Rows from a 3D modeling dataset:
— Begin —
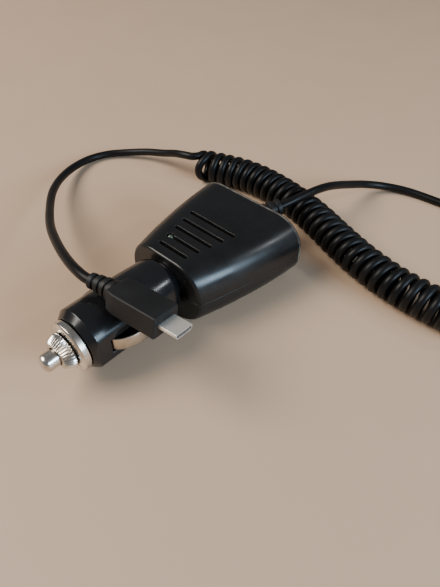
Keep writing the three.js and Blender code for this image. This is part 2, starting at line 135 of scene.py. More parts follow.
# ---- smooth paths ----
def spline(points, step=0.8):
    """Points about a step apart on a centripetal Catmull-Rom curve through the given ones."""
    pts = [Vector(p) for p in points]
    pts = [pts[0] * 2 - pts[1], *pts, pts[-1] * 2 - pts[-2]]
    out = []
    for p0, p1, p2, p3 in zip(pts, pts[1:], pts[2:], pts[3:]):
        t0 = 0.0
        t1 = t0 + max((p1 - p0).length, 1e-6) ** 0.5
        t2 = t1 + max((p2 - p1).length, 1e-6) ** 0.5
        t3 = t2 + max((p3 - p2).length, 1e-6) ** 0.5
        count = max(2, math.ceil((p2 - p1).length / step))
        for i in range(count):
            t = t1 + (t2 - t1) * i / count
            a1 = p0 * ((t1 - t) / (t1 - t0)) + p1 * ((t - t0) / (t1 - t0))
            a2 = p1 * ((t2 - t) / (t2 - t1)) + p2 * ((t - t1) / (t2 - t1))
            a3 = p2 * ((t3 - t) / (t3 - t2)) + p3 * ((t - t2) / (t3 - t2))
            b1 = a1 * ((t2 - t) / (t2 - t0)) + a2 * ((t - t0) / (t2 - t0))
            b2 = a2 * ((t3 - t) / (t3 - t1)) + a3 * ((t - t1) / (t3 - t1))
            out.append(b1 * ((t2 - t) / (t2 - t1)) + b2 * ((t - t1) / (t2 - t1)))
    out.append(pts[-2])
    return out


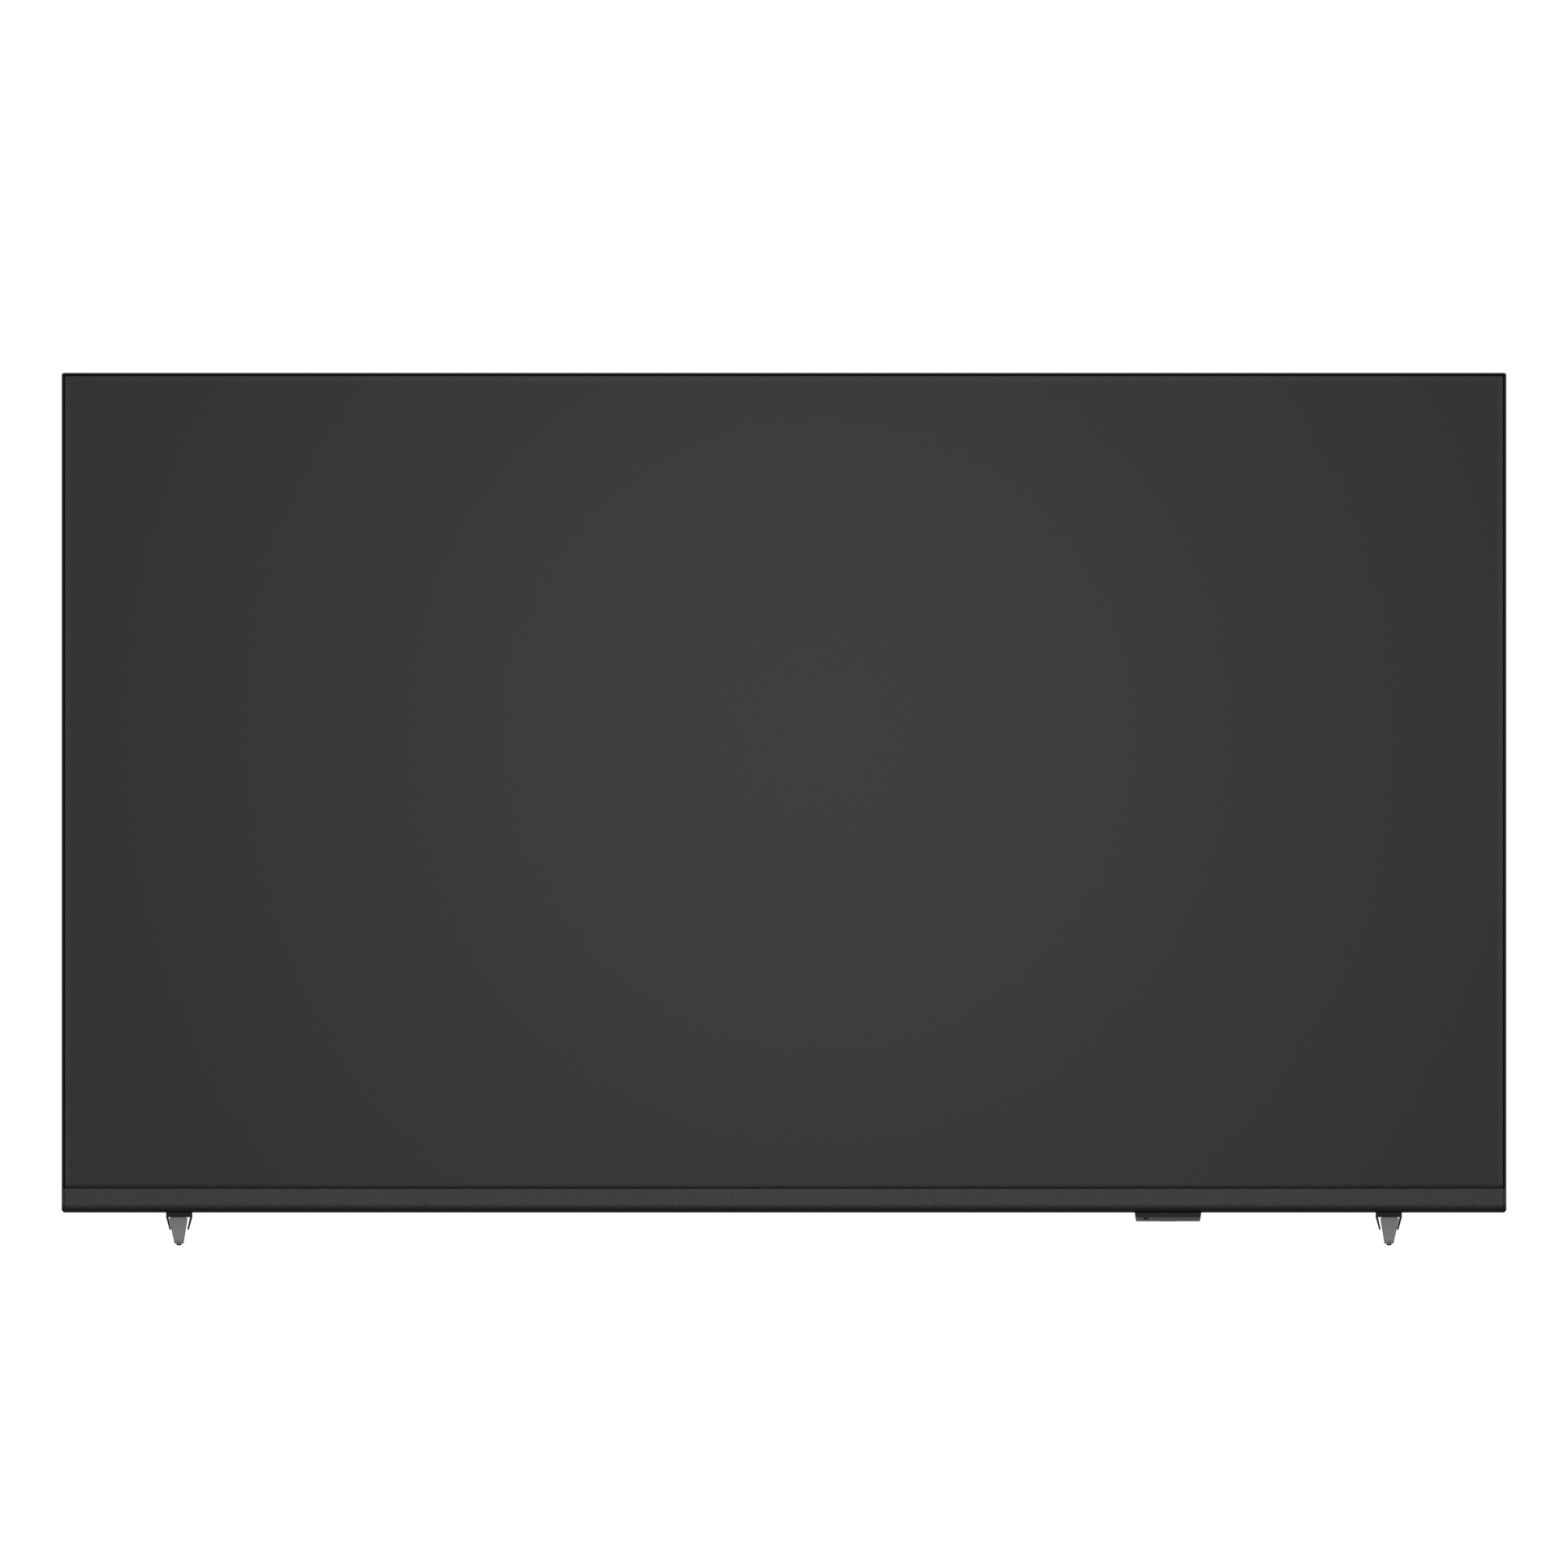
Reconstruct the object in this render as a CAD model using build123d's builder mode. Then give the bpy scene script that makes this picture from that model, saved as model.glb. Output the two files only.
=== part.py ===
from build123d import *
import os
from math import atan, cos, degrees, radians, sin, tan

os.makedirs("parts", exist_ok=True)

# Digital signage display of the 55 inch class, on two slim feet.
# X runs along the width, +Y to the back, +Z up. The origin is on the table, at the middle of the set's box.
# Heights over the bottom of the chassis go through up(), depths behind its front face through behind().

# Whole set
chassis_depth = 60.0
ground_clearance = 27.8

# Picture and the dark margins round it
picture_w = 1209.6
picture_h = 680.4
border = 5.75
seam = 1.5
lower_margin = 3.9

# Rim rails
rim_wall = 1.4
rim_recess = 1.0
rim_depth = 16.0
rim_corner = 2.2
rail_flange = 1.2
rail_flange_reach = 10.6
rail_gap = 0.05

# Bottom bezel
bezel_h = 20.3
bezel_wall = 1.6
bezel_roll = 7.0
bezel_depth = 17.0
bezel_corner = 3.0
cap_w = 2.3
cap_plate = 1.3
cap_gap = 0.3

# LCD cell, from the front
glass_recess = 2.0
polariser_t = 0.2
glass_t = 0.5
polariser_overlap = 0.8
filter_glass_tuck = 4.0
bond_ledge = 3.0
cushion_t = 0.6
cushion_w = 2.6
seal_up = 1.4
seal_down = 2.0

# Middle frame and optical stack
frame_wall = 1.0
frame_ledge = 1.2
frame_margin = 0.8
frame_depth = 10.2
film_gap = 0.3
film_t = 0.3
diffuser_t = 1.5
film_inset = 1.2

# Back pan and light box
pan_t = 0.8
pan_flange = 5.5
pan_floor_inset = 33.0
pan_lip = 5.4
light_depth = 18.2
reflector_t = 0.4
led_bar_t = 1.0
led_bar_w = 16.0
led_rows = 5
led_columns = 9
led_pitch_x = 128.0
led_pitch_z = 126.0
lens_r = 10.0
lens_h = 6.0
led_size = 3.2
led_h = 0.7
prop_foot_r = 4.0
prop_tip_r = 1.0

# Rear cover
cover_t = 2.2
cover_inset = 0.7
cover_slope = 24.0
tray_depth = 31.0
bulge_w = 1120.0
bulge_h = 490.0
bulge_slope = 14.0

# Recesses in the rear cover, as left, right, bottom and top edges seen from the front
recess_floor = 33.0
recess_low = 95.0
recess_roof = 165.0
side_recess = (333.0, 405.0)
side_recess_top = 372.0
lower_recess_left = 140.0
power_recess = (-408.0, -286.0)

# Wall mount
mount_pitch = 200.0
mount_height = 340.0
mount_core_r = 2.5
mount_thread_depth = 12.0
mount_boss_r = 7.0
channel_w = 40.0
channel_h = 8.0
channel_t = 1.2
channel_low = 150.0
channel_high = 462.0

# Boards
board_t = 1.6
standoff_h = 10.2
standoff_r = 3.0
screw_r = 1.5
screw_head_r = 2.8
screw_head_h = 1.8
thin_board_t = 1.0

# Feet
foot_x = 513.6
bracket_w = 22.4
bracket_top = 4.0
bracket_skirt = 10.5
bracket_taper = 3.0
bracket_wall = 2.1
bracket_edge = 1.5
bracket_len = 48.0
leg_outer_top = 8.9
leg_outer_tip = 4.1
leg_inner_top = 7.4
leg_inner_tip = 3.7
leg_reach = 125.0
leg_tip_h = 3.2
leg_nose = 1.6
leg_edge_r = 1.6
leg_bar_h = 9.4
pad_t = 1.4
pad_w = 4.2
pad_len = 18.0
pad_inset = 3.0
foot_screw_pitch = 24.0
foot_screw_r = 2.0
foot_plate_t = 2.0
foot_plate_w = 40.0

# Sensor module and power button
sensor_x = 326.1
sensor_top_w = 56.7
sensor_low_w = 54.3
sensor_h = 7.4
sensor_neck = 4.0
sensor_depth = 20.0
sensor_set_back = 3.0
sensor_wall = 1.2
light_slot = (307.3, -5.0, 4.3, 1.1)
button_w = 12.0
button_d = 6.0
button_gap = 0.3
button_travel = 0.8
button_proud = 0.1
button_edge_r = 0.3

# Mains inlet and switch
inlet_x = -372.0
switch_x = -318.0
power_row_d = 46.0
rocker_len = 16.0
rocker_w = 10.4
rocker_swing = 20.0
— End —
Instructions for the task –
Extract the listing in its entirety, matching it exactly.

Right answer –
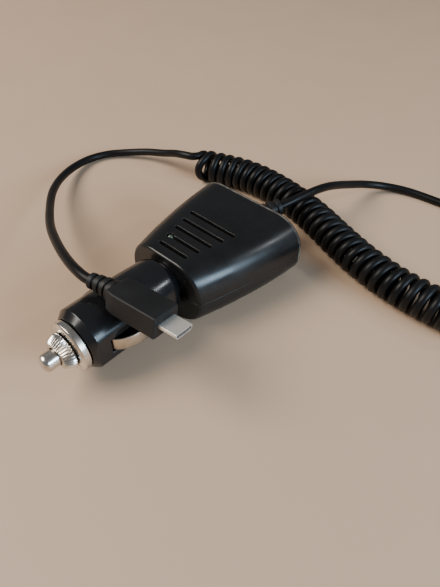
Keep writing the three.js and Blender code for this image. This is part 2, starting at line 135 of scene.py. More parts follow.
# ---- smooth paths ----
def spline(points, step=0.8):
    """Points about a step apart on a centripetal Catmull-Rom curve through the given ones."""
    pts = [Vector(p) for p in points]
    pts = [pts[0] * 2 - pts[1], *pts, pts[-1] * 2 - pts[-2]]
    out = []
    for p0, p1, p2, p3 in zip(pts, pts[1:], pts[2:], pts[3:]):
        t0 = 0.0
        t1 = t0 + max((p1 - p0).length, 1e-6) ** 0.5
        t2 = t1 + max((p2 - p1).length, 1e-6) ** 0.5
        t3 = t2 + max((p3 - p2).length, 1e-6) ** 0.5
        count = max(2, math.ceil((p2 - p1).length / step))
        for i in range(count):
            t = t1 + (t2 - t1) * i / count
            a1 = p0 * ((t1 - t) / (t1 - t0)) + p1 * ((t - t0) / (t1 - t0))
            a2 = p1 * ((t2 - t) / (t2 - t1)) + p2 * ((t - t1) / (t2 - t1))
            a3 = p2 * ((t3 - t) / (t3 - t2)) + p3 * ((t - t2) / (t3 - t2))
            b1 = a1 * ((t2 - t) / (t2 - t0)) + a2 * ((t - t0) / (t2 - t0))
            b2 = a2 * ((t3 - t) / (t3 - t1)) + a3 * ((t - t1) / (t3 - t1))
            out.append(b1 * ((t2 - t) / (t2 - t1)) + b2 * ((t - t1) / (t2 - t1)))
    out.append(pts[-2])
    return out


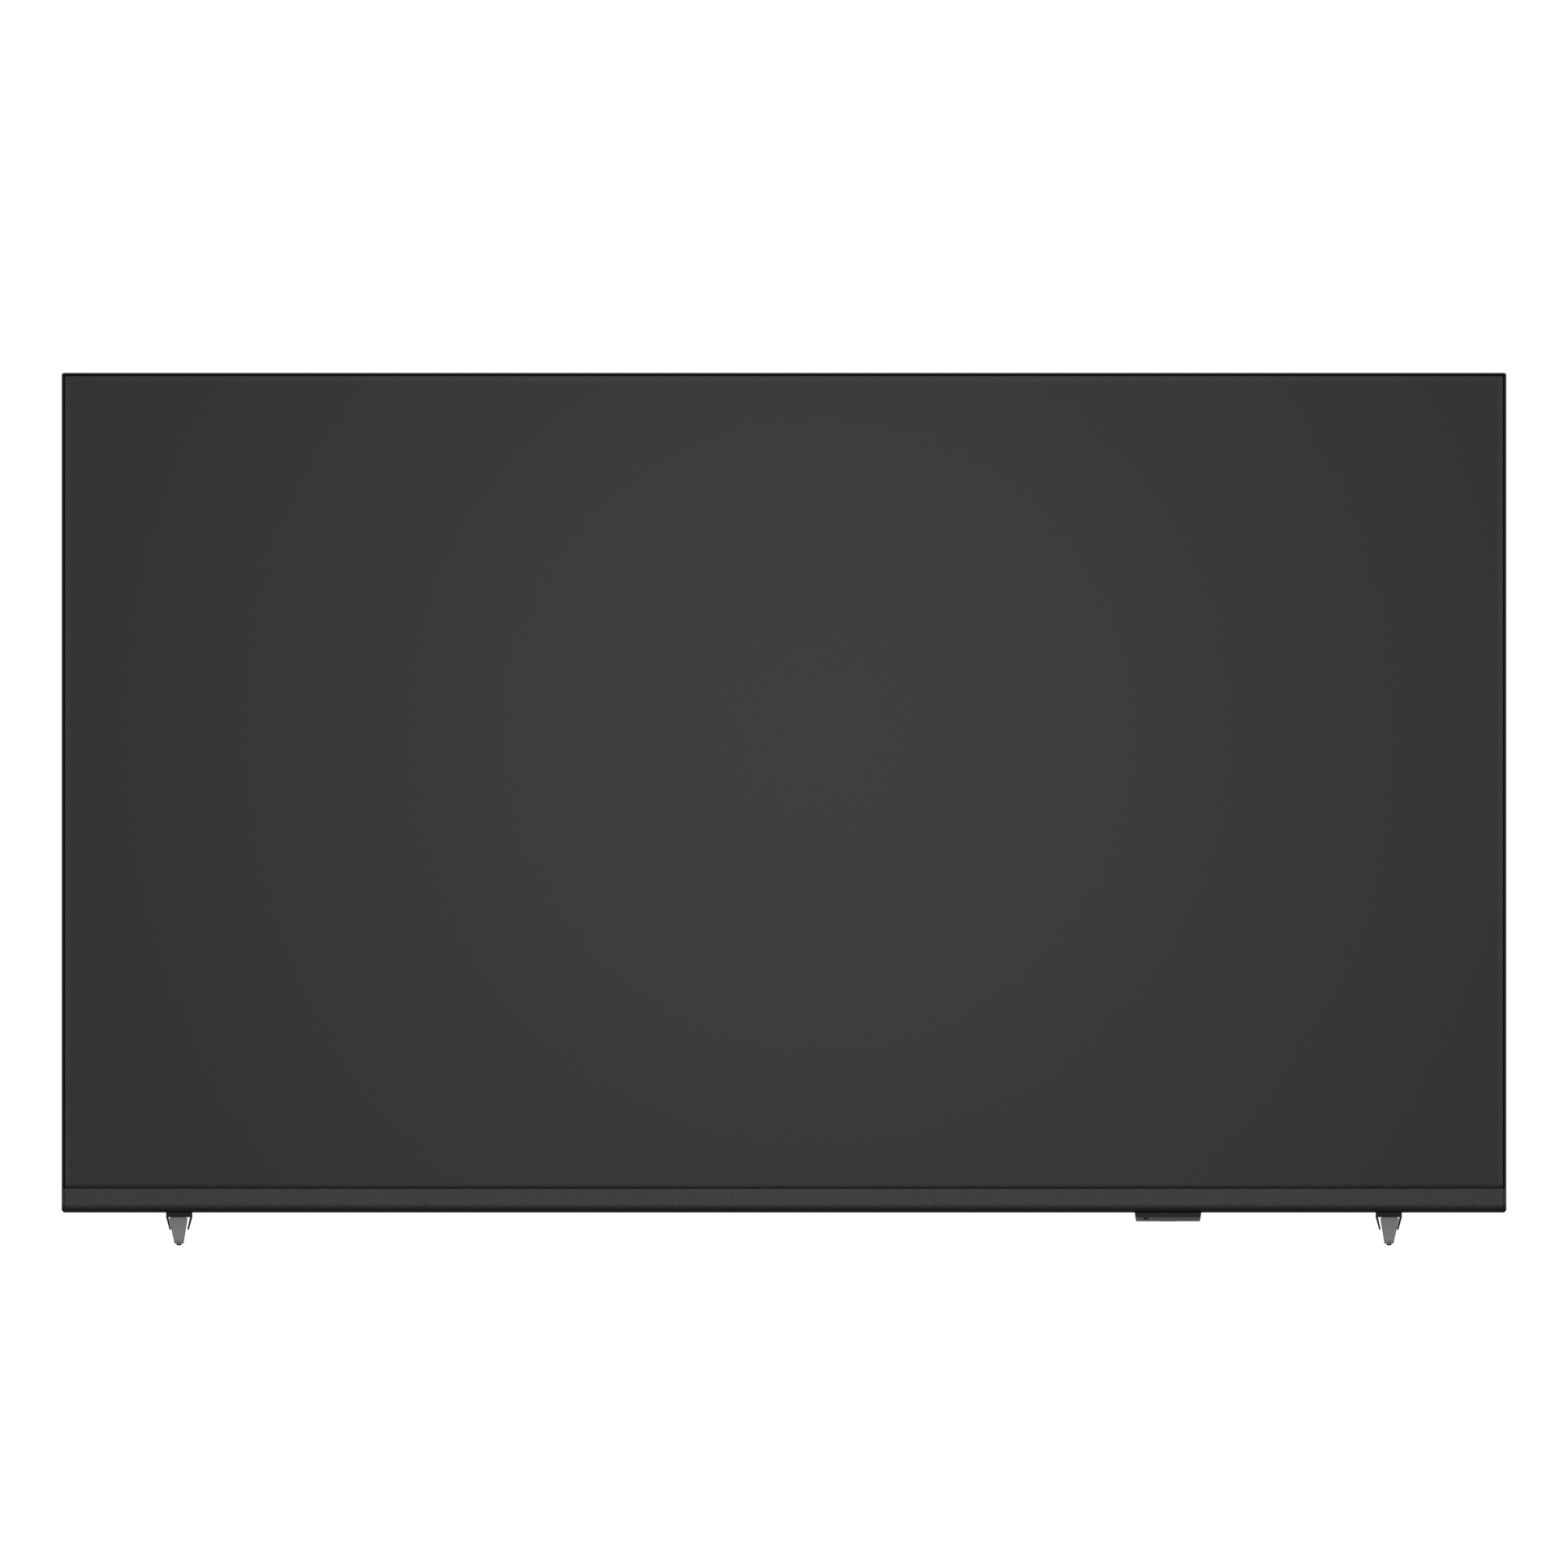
Reconstruct the object in this render as a CAD model using build123d's builder mode. Then give the bpy scene script that makes this picture from that model, saved as model.glb. Output the two files only.
=== part.py ===
from build123d import *
import os
from math import atan, cos, degrees, radians, sin, tan

os.makedirs("parts", exist_ok=True)

# Digital signage display of the 55 inch class, on two slim feet.
# X runs along the width, +Y to the back, +Z up. The origin is on the table, at the middle of the set's box.
# Heights over the bottom of the chassis go through up(), depths behind its front face through behind().

# Whole set
chassis_depth = 60.0
ground_clearance = 27.8

# Picture and the dark margins round it
picture_w = 1209.6
picture_h = 680.4
border = 5.75
seam = 1.5
lower_margin = 3.9

# Rim rails
rim_wall = 1.4
rim_recess = 1.0
rim_depth = 16.0
rim_corner = 2.2
rail_flange = 1.2
rail_flange_reach = 10.6
rail_gap = 0.05

# Bottom bezel
bezel_h = 20.3
bezel_wall = 1.6
bezel_roll = 7.0
bezel_depth = 17.0
bezel_corner = 3.0
cap_w = 2.3
cap_plate = 1.3
cap_gap = 0.3

# LCD cell, from the front
glass_recess = 2.0
polariser_t = 0.2
glass_t = 0.5
polariser_overlap = 0.8
filter_glass_tuck = 4.0
bond_ledge = 3.0
cushion_t = 0.6
cushion_w = 2.6
seal_up = 1.4
seal_down = 2.0

# Middle frame and optical stack
frame_wall = 1.0
frame_ledge = 1.2
frame_margin = 0.8
frame_depth = 10.2
film_gap = 0.3
film_t = 0.3
diffuser_t = 1.5
film_inset = 1.2

# Back pan and light box
pan_t = 0.8
pan_flange = 5.5
pan_floor_inset = 33.0
pan_lip = 5.4
light_depth = 18.2
reflector_t = 0.4
led_bar_t = 1.0
led_bar_w = 16.0
led_rows = 5
led_columns = 9
led_pitch_x = 128.0
led_pitch_z = 126.0
lens_r = 10.0
lens_h = 6.0
led_size = 3.2
led_h = 0.7
prop_foot_r = 4.0
prop_tip_r = 1.0

# Rear cover
cover_t = 2.2
cover_inset = 0.7
cover_slope = 24.0
tray_depth = 31.0
bulge_w = 1120.0
bulge_h = 490.0
bulge_slope = 14.0

# Recesses in the rear cover, as left, right, bottom and top edges seen from the front
recess_floor = 33.0
recess_low = 95.0
recess_roof = 165.0
side_recess = (333.0, 405.0)
side_recess_top = 372.0
lower_recess_left = 140.0
power_recess = (-408.0, -286.0)

# Wall mount
mount_pitch = 200.0
mount_height = 340.0
mount_core_r = 2.5
mount_thread_depth = 12.0
mount_boss_r = 7.0
channel_w = 40.0
channel_h = 8.0
channel_t = 1.2
channel_low = 150.0
channel_high = 462.0

# Boards
board_t = 1.6
standoff_h = 10.2
standoff_r = 3.0
screw_r = 1.5
screw_head_r = 2.8
screw_head_h = 1.8
thin_board_t = 1.0

# Feet
foot_x = 513.6
bracket_w = 22.4
bracket_top = 4.0
bracket_skirt = 10.5
bracket_taper = 3.0
bracket_wall = 2.1
bracket_edge = 1.5
bracket_len = 48.0
leg_outer_top = 8.9
leg_outer_tip = 4.1
leg_inner_top = 7.4
leg_inner_tip = 3.7
leg_reach = 125.0
leg_tip_h = 3.2
leg_nose = 1.6
leg_edge_r = 1.6
leg_bar_h = 9.4
pad_t = 1.4
pad_w = 4.2
pad_len = 18.0
pad_inset = 3.0
foot_screw_pitch = 24.0
foot_screw_r = 2.0
foot_plate_t = 2.0
foot_plate_w = 40.0

# Sensor module and power button
sensor_x = 326.1
sensor_top_w = 56.7
sensor_low_w = 54.3
sensor_h = 7.4
sensor_neck = 4.0
sensor_depth = 20.0
sensor_set_back = 3.0
sensor_wall = 1.2
light_slot = (307.3, -5.0, 4.3, 1.1)
button_w = 12.0
button_d = 6.0
button_gap = 0.3
button_travel = 0.8
button_proud = 0.1
button_edge_r = 0.3

# Mains inlet and switch
inlet_x = -372.0
switch_x = -318.0
power_row_d = 46.0
rocker_len = 16.0
rocker_w = 10.4
rocker_swing = 20.0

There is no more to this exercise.